Mr. Bettcher added that looking at the issue from only the economic viewpoint was morally repugnant. The tobacco industry had been known to exaggerate the number of jobs attributed to that sector and, during the negotiations on the Convention, it had painted an “apocalyptic” picture of what would happen once the treaty entered force. However, that had not happened. While many jobs had been eliminated due to the tobacco companies’ efforts to mechanize their production and increase the profitability of their businesses, no jobs had been lost due to tobacco control. The reality was that structural adjustments would take place over the course of many decades.
However, where the breadwinner was a smoker, some 10 to 15 per cent of family income in the poorest population groups was spent on tobacco, with that addictive habit displacing income for education, health, food and other household staples, he continued. The report also indicated a growing rate of smoking among women, such as in South-East Asia. That trend could be attributed to free handouts and misleading advertising by tobacco companies, which sought to convey a message of independence, empowerment and freedom associated with smoking. The report told people: “Look, that is not the way to get empowered -- you are going to get addicted”. Another major message of the report was that, when people wanted to quit, they could do so.
Stringent measures could be implemented by any country, Mr. Petit said. Thailand was a good example; Myanmar had introduced high tobacco taxes; Uruguay and New Zealand had both comprehensive smoke-free laws and high enforcement.
Asked if tobacco companies should be allowed to be part of the Global Compact, Mr. Bettcher said that the organization strongly opposed corporate social responsibility initiatives by the tobacco companies. “There is no way that you can logically argue that a company and a product that is so defective that it kills up to half of its consumers, that somehow you can put a spin on it and that now you can become a touchy-feely kind of good corporate citizen.” The tobacco companies were trying to make up for lost ground concerning their “criminal and deceitful” activities. The organization had placed “a complete firewall” between itself and tobacco companies, with which it had nothing in common.
To a question about the United Nations smoking policy, he said that, in July 2006, the Economic and Social Council, following up on the recommendations of a report of the Secretary-General, had unanimously adopted a decision to recommend a complete smoking ban at all United Nations premises worldwide. That decision had been forwarded to the General Assembly, where it “sat dormant”. With the presentation of a further report by the Secretary-General, he hoped that that important decision would be re-introduced to the General Assembly again this year.
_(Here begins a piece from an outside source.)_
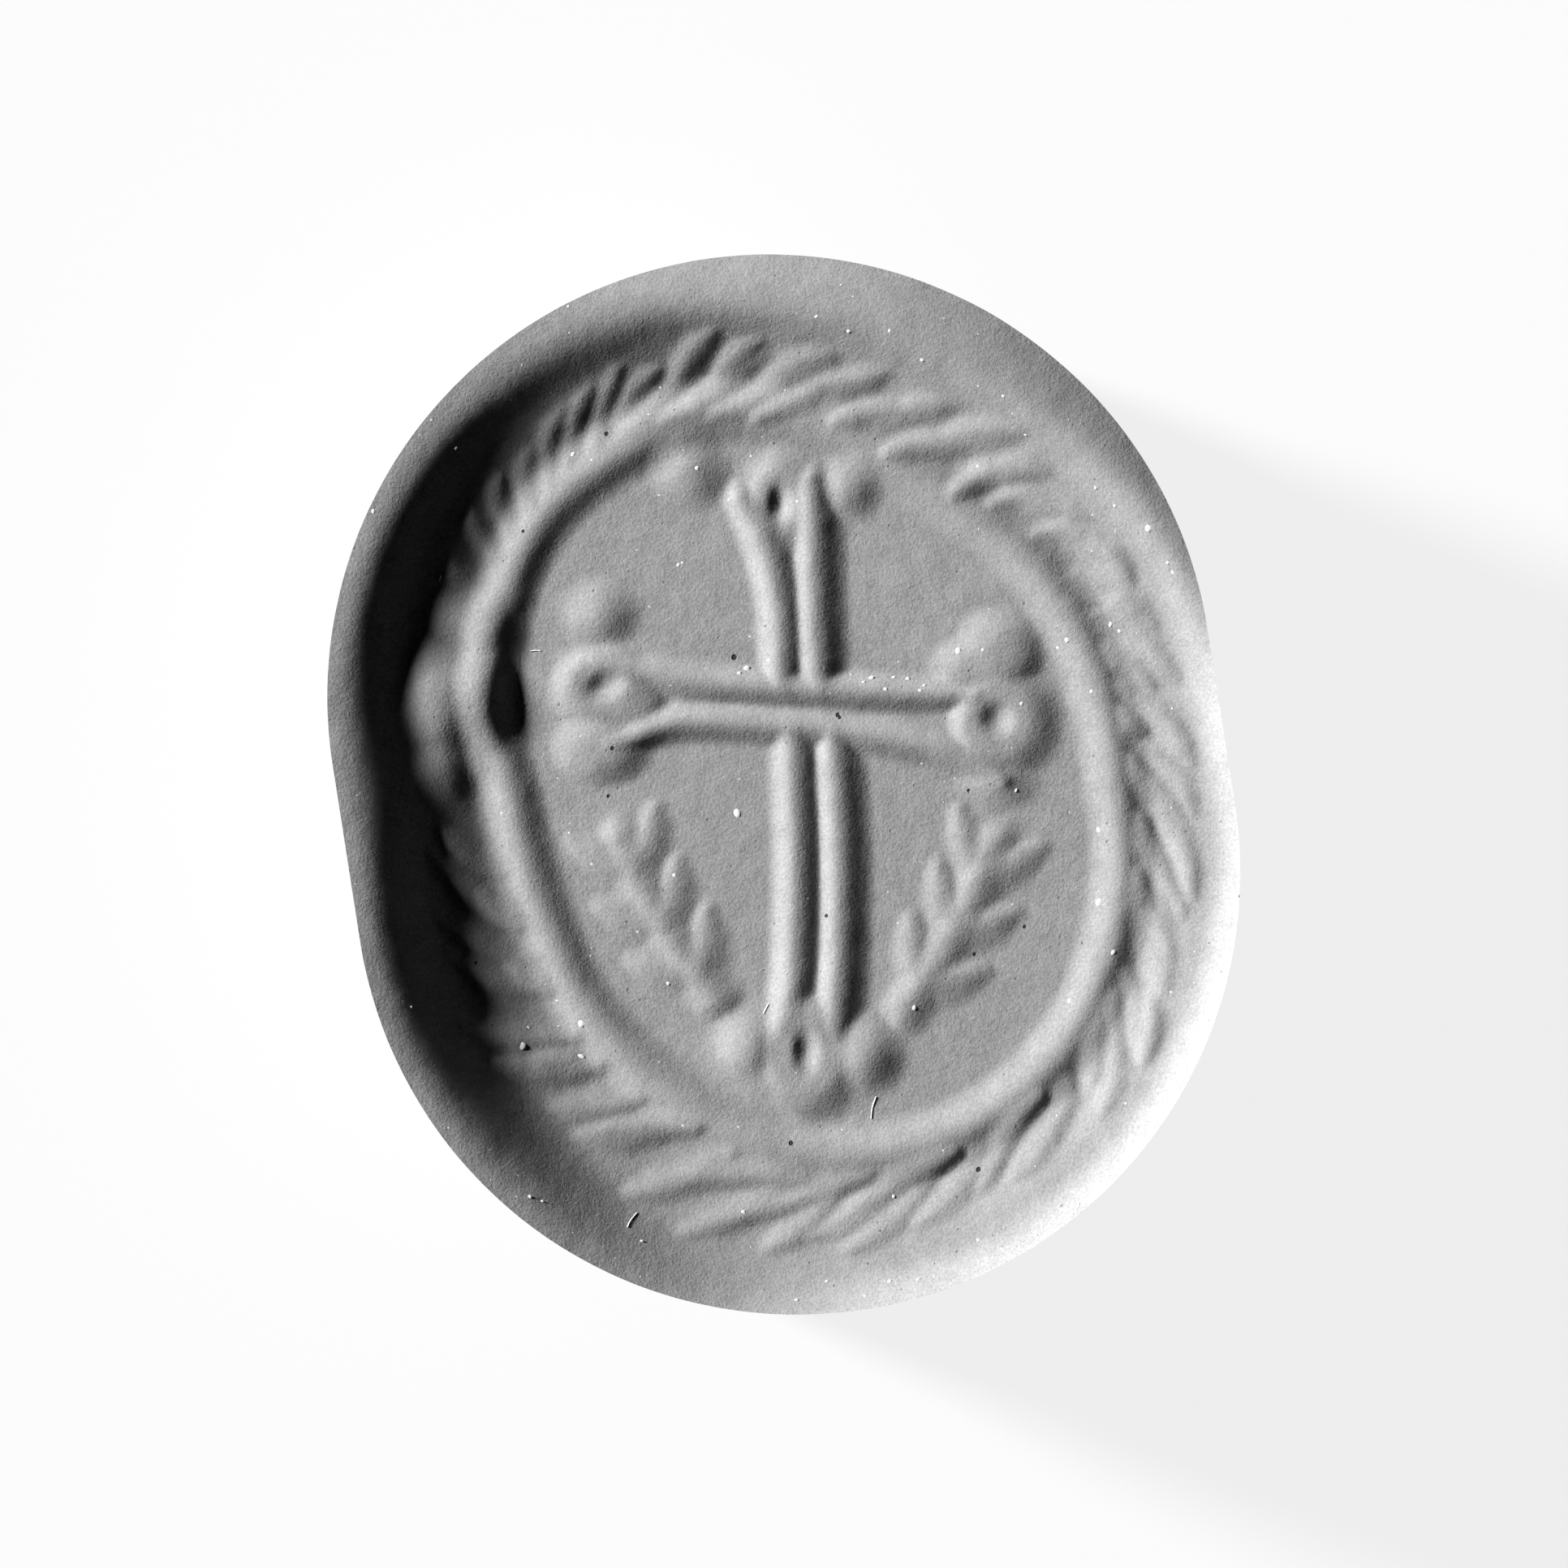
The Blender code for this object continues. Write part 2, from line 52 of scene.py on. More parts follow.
class Material:
    """A node material that is written as Python expressions."""

    def __init__(self, name: str) -> None:
        """Makes the material and keeps its shader.

        Args:
            name: Name of the material.
        """
        self.data = bpy.data.materials.new(name)
        self.data.use_nodes = True
        self.tree = self.data.node_tree
        self.shader = self.tree.nodes["Principled BSDF"]

    def node(self, kind: str, settings: dict | None = None, **values: object) -> bpy.types.Node:
        """Adds one node.

        Args:
            kind: Type of the node.
            settings: Its properties, such as an operation.
            values: What its inputs hold, by name, with _ for a space, or in0, in1 by number.

        Returns:
            The new node.
        """
        made = self.tree.nodes.new(kind)
        for key, setting in (settings or {}).items():
            setattr(made, key, setting)
        for key, value in values.items():
            number = key[2:]
            socket = made.inputs[int(number)] if number.isdigit() else made.inputs[key.replace("_", " ")]
            self.feed(socket, value)
        return made

    def feed(self, socket: bpy.types.NodeSocket, value: object) -> None:
        """Links a wire to a socket, or sets the socket's own value.

        Args:
            socket: The input.
            value: A Wire, a number or a colour.
        """
        if isinstance(value, Wire):
            self.tree.links.new(value.socket, socket)
        else:
            socket.default_value = value

    def wire(self, node: bpy.types.Node, output: str | int = 0) -> "Wire":
        """Wire from one output of a node."""
        return Wire(self, node.outputs[output])

    def position(self) -> "Wire":
        """Wire that holds the place on the object, in millimetres."""
        place = self.wire(self.node("ShaderNodeTexCoord"), "Object")
        return self.wire(self.node("ShaderNodeVectorMath", {"operation": "SCALE"}, in0=place, Scale=1 / MM))

    def noise(self, place: "Wire", size: float, detail: float = 2.0, rough: float = 0.5) -> "Wire":
        """Smooth noise from 0 to 1.

        Args:
            place: Where it is read.
            size: Rough size of one blotch in millimetres.
            detail: Number of finer layers.
            rough: Strength of the finer layers.

        Returns:
            The noise.
        """
        made = self.node("ShaderNodeTexNoise", Vector=place, Scale=1 / size, Detail=detail, Roughness=rough)
        return self.wire(made, "Fac")

    def dots(self, place: "Wire", kind: "Dots", share: object) -> "Wire":
        """Mask of scattered round dots.

        Args:
            place: Where it is read.
            kind: Their spacing and size.
            share: Share of the cells that hold a dot.

        Returns:
            1 on a dot and 0 elsewhere.
        """
        cells = self.node("ShaderNodeTexVoronoi", Vector=place, Scale=1 / kind.spacing)
        tint = self.node("ShaderNodeSeparateColor", Color=self.wire(cells, "Color"))
        held = self.wire(tint, "Red").under(share)
        share_of_largest = self.wire(tint, "Green") * (1.0 - kind.least) + kind.least
        reach = share_of_largest * (kind.radius / kind.spacing)
        return held * self.wire(cells, "Distance").fade(reach, reach * kind.core)

    def spot(self, place: "Wire", x: float, y: float, radius: float, core: float = 0.6) -> "Wire":
        """Mask of one round mark, seen from above.

        Args:
            place: Where it is read.
            x: Its place across, in millimetres.
            y: Its place along, in millimetres.
            radius: Its radius in millimetres.
            core: Share of the radius inside its soft edge.

        Returns:
            1 on the mark and 0 elsewhere.
        """
        flat = self.node("ShaderNodeVectorMath", {"operation": "MULTIPLY"}, in0=place, in1=(1.0, 1.0, 0.0))
        away = self.node("ShaderNodeVectorMath", {"operation": "DISTANCE"},
                         in0=self.wire(flat), in1=(x, y, 0.0))
        return self.wire(away, "Value").fade(radius, radius * core)

    def blend(self, share: object, below: object, above: object) -> "Wire":
        """Mixes two colours.

        Args:
            share: Share of the second colour.
            below: The first colour.
            above: The second colour.

        Returns:
            The mixed colour.
        """
        made = self.node("ShaderNodeMix", {"data_type": "RGBA"}, in0=share, in6=below, in7=above)
        return self.wire(made, 2)


@dataclass(frozen=True)
class Wire:
    """One output socket, with maths on it written as Python."""

    owner: Material
    socket: bpy.types.NodeSocket

    def maths(self, operation: str, first: object, second: object) -> "Wire":
        """Adds one Math node.

        Args:
            operation: Its operation.
            first: First value.
            second: Second value.

        Returns:
            The result.
        """
        made = self.owner.node("ShaderNodeMath", {"operation": operation}, in0=first, in1=second)
        return self.owner.wire(made)

    def __add__(self, other: object) -> "Wire":
        """Sum."""
        return self.maths("ADD", self, other)

    def __radd__(self, other: object) -> "Wire":
        """Sum, reflected."""
        return self.maths("ADD", other, self)

    def __sub__(self, other: object) -> "Wire":
        """Difference."""
        return self.maths("SUBTRACT", self, other)

    def __mul__(self, other: object) -> "Wire":
        """Product."""
        return self.maths("MULTIPLY", self, other)

    def __rmul__(self, other: object) -> "Wire":
        """Product, reflected."""
        return self.maths("MULTIPLY", other, self)

    def under(self, limit: object) -> "Wire":
        """1 where the value is below a limit, and 0 elsewhere."""
        return self.maths("LESS_THAN", self, limit)

    def fade(self, start: object, end: object) -> "Wire":
        """0 at one value and 1 at another, with a soft step between them.

        Args:
            start: The value that gives 0.
            end: The value that gives 1.

        Returns:
            The share, from 0 to 1.
        """
        made = self.owner.node("ShaderNodeMapRange", {"interpolation_type": "SMOOTHSTEP"},
                               Value=self, From_Min=start, From_Max=end)
        return self.owner.wire(made)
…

He added that, in 2003, however, Secretary-General Kofi Annan had issued an administrative order that the United Nations should become completely smoke-free. “As you are aware, there are some enforcement issues here,” he said. But international trends and perceptions had changed since 2003. Some 80 per cent of the world’s population was now party to the Framework Convention on Tobacco Control. Last year, the States parties had recommended, by consensus, that all countries in the world should implement the treaty in such a way that all environments, all public and workplaces should become completely smoke-free, without designated smoking areas. To be consistent, it was time for the United Nations to become completely smoke-free, and that was what he hoped to see.